Enhanced photoelectrochemical performance of defect-rich ReS2 nanosheets in visible-light assisted hydrogen generation

Defect introduction is one of the most important motivations to produce highly efficient electrocatalyst in the field of water splitting. Here we report the visible-light enhanced photoelectrochemical performance derived from defect-rich ReS2 nanosheets with high activity towards hydrogen generation from water. After continuous pre-electrolysis under visible-light irradiation for about 2 h, the activated ReS2 nanosheets electrocatalyst performs highly enhanced catalytic activity, with an onset potential decreasing from 170 to 88 mV and a long stability over 10 h. It is worth noting that only a small overpotential of 116 mV is required to afford the current density of 10 mA cm(-2), which is the highest activity to date for ReS2 electrocatalysts and much better than most transition-metal dichalcogenide materials electrocatalysts.

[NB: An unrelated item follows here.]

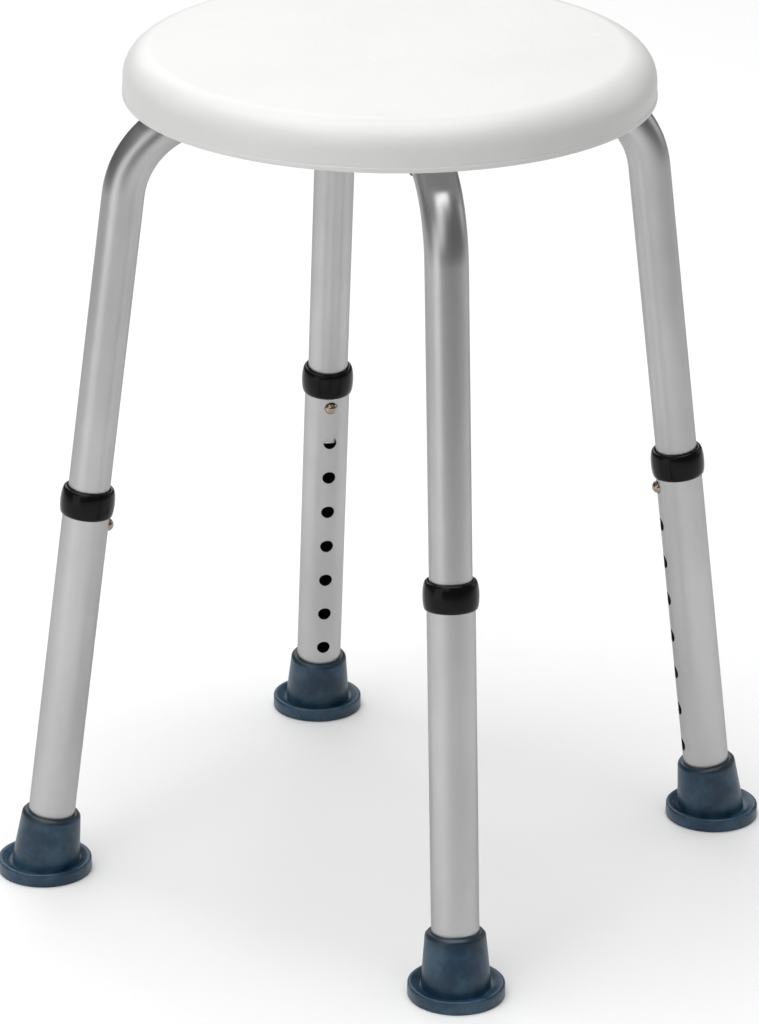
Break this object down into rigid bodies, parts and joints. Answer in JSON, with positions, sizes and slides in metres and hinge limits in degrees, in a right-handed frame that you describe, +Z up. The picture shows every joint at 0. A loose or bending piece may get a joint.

Ex-situ transmission electron microscopy (TEM) and inductively coupled plasma emission spectrometer (ICP) examinations demonstrate that the performance improvement is attributed to the defect introduction during the visible-light assisted pre-electrolysis process involving the rhenium atoms vacancies on the basal planes and the lattice fringes of ReS2. Theoretical calculations further confirm that the abundant Re atoms vacancies with lower Gibbs free energy for H adsorption activate the inert basal plane as highly active sites for hydrogen evolution.